#### WORK INSTRUCTIONS:
Lines that contain "from" are to be counted; give only their number.
-- start of DATA FOR THIS TASK --
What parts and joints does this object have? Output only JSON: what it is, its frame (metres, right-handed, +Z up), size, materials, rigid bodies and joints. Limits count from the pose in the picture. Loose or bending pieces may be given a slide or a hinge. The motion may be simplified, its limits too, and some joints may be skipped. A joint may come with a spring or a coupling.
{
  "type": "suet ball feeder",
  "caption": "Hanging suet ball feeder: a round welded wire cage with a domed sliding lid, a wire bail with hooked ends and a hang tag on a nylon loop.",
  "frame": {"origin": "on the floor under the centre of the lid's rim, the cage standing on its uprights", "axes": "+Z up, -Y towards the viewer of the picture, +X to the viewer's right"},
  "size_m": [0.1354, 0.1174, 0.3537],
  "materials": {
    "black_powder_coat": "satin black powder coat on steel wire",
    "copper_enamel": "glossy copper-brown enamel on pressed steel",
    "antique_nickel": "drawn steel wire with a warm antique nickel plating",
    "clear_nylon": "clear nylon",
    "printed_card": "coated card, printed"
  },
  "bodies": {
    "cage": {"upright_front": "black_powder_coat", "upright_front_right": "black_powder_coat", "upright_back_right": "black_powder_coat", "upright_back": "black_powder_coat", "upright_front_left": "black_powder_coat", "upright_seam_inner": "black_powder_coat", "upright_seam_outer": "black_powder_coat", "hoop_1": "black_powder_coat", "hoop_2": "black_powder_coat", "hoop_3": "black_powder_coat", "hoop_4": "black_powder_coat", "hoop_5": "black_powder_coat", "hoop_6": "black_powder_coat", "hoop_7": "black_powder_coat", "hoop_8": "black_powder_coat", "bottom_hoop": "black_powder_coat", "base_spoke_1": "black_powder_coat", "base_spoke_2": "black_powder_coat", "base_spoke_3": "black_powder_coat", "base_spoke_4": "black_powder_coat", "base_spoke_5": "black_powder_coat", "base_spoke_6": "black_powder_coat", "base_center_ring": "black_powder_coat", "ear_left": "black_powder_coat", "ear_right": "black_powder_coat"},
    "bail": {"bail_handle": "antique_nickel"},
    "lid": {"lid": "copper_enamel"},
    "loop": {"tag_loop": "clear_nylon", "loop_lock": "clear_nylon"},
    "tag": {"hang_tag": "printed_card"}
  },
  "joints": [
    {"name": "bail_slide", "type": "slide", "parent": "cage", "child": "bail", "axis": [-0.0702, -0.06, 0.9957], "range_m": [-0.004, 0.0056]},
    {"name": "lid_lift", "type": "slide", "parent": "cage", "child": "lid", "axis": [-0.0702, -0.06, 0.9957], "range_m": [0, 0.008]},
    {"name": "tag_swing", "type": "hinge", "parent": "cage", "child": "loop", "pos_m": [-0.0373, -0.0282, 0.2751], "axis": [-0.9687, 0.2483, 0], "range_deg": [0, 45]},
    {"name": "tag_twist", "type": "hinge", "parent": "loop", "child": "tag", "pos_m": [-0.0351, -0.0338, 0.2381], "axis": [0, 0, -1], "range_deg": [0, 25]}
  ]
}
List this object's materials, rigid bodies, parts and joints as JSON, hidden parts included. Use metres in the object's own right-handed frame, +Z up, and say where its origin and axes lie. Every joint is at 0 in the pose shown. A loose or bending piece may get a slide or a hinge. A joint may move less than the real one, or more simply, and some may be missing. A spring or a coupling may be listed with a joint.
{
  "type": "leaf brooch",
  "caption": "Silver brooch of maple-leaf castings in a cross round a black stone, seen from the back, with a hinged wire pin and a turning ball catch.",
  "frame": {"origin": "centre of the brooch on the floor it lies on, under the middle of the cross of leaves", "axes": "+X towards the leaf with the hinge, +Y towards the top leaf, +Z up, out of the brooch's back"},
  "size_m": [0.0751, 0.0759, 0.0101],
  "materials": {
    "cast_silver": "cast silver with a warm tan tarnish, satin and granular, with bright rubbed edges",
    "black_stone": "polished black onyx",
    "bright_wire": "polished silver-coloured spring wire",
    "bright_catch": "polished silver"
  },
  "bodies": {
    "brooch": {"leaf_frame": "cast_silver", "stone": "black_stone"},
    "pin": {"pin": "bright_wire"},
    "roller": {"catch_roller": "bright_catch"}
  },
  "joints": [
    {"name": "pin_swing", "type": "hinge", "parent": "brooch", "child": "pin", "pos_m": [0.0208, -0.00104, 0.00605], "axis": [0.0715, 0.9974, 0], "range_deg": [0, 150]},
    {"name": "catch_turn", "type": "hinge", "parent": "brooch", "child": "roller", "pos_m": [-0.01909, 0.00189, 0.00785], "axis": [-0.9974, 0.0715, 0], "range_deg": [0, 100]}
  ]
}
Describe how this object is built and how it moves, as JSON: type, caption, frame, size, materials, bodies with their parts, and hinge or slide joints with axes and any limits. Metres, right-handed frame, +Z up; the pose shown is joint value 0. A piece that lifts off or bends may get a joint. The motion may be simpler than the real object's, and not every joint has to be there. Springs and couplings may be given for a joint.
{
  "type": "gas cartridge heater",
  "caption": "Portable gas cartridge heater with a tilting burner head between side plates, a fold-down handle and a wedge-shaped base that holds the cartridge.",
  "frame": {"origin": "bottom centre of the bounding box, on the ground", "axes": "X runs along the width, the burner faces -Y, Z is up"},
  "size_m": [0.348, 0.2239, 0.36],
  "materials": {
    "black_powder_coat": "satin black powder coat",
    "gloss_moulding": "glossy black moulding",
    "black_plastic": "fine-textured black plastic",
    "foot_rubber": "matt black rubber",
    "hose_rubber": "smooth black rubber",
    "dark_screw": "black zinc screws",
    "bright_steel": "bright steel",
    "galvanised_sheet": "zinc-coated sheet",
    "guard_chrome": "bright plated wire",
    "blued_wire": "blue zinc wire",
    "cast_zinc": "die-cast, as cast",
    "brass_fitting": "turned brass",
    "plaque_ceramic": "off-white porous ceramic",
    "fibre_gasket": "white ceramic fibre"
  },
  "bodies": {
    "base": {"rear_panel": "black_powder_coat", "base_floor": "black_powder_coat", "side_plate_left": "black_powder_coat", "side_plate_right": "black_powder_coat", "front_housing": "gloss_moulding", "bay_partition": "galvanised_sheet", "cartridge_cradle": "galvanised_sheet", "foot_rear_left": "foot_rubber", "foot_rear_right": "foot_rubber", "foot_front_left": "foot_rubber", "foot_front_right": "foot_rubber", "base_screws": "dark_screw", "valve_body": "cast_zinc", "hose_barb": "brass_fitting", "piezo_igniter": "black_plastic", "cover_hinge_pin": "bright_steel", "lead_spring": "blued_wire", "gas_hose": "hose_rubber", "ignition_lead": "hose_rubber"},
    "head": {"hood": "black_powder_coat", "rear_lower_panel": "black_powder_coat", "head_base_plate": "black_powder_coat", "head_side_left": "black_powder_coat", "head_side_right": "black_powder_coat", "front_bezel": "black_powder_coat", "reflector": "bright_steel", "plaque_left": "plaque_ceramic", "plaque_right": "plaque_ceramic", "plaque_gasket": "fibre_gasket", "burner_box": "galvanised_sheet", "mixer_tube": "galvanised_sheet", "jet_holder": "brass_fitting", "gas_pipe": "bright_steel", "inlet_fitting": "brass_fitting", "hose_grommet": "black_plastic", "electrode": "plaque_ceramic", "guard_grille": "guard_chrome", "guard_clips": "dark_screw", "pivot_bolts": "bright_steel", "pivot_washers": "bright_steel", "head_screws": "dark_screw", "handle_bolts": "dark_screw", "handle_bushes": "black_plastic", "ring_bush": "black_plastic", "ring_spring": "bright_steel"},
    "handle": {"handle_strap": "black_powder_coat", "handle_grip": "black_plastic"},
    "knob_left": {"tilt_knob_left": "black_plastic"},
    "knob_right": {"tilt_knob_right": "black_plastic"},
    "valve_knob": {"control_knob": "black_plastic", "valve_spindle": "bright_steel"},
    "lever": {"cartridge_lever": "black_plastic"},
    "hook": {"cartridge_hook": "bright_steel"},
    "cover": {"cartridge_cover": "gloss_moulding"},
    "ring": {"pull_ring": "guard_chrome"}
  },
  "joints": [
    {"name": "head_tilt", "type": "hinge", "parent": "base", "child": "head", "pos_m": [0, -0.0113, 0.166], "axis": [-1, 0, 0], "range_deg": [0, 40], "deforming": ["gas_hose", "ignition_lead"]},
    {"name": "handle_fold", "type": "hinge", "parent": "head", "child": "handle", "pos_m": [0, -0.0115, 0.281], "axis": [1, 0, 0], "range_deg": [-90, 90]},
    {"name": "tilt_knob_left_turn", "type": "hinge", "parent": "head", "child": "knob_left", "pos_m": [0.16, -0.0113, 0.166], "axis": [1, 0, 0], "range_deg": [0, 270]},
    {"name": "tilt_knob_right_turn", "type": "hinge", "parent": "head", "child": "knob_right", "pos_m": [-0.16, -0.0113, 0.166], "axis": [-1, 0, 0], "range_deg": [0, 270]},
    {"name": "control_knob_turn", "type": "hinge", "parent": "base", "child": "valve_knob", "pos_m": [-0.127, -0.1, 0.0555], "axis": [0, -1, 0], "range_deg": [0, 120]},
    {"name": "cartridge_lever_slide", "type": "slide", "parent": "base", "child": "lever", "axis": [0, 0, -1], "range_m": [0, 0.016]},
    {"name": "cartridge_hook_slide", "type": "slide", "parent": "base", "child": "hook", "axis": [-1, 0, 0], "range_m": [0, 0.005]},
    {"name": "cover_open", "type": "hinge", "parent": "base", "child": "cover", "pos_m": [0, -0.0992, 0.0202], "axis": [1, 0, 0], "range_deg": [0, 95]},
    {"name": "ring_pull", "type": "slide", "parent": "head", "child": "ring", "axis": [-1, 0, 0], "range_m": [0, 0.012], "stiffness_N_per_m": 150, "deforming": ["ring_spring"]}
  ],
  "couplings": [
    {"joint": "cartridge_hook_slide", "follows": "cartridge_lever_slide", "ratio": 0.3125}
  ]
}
-- end of DATA FOR THIS TASK --
#### CORRECT OUTPUT:
2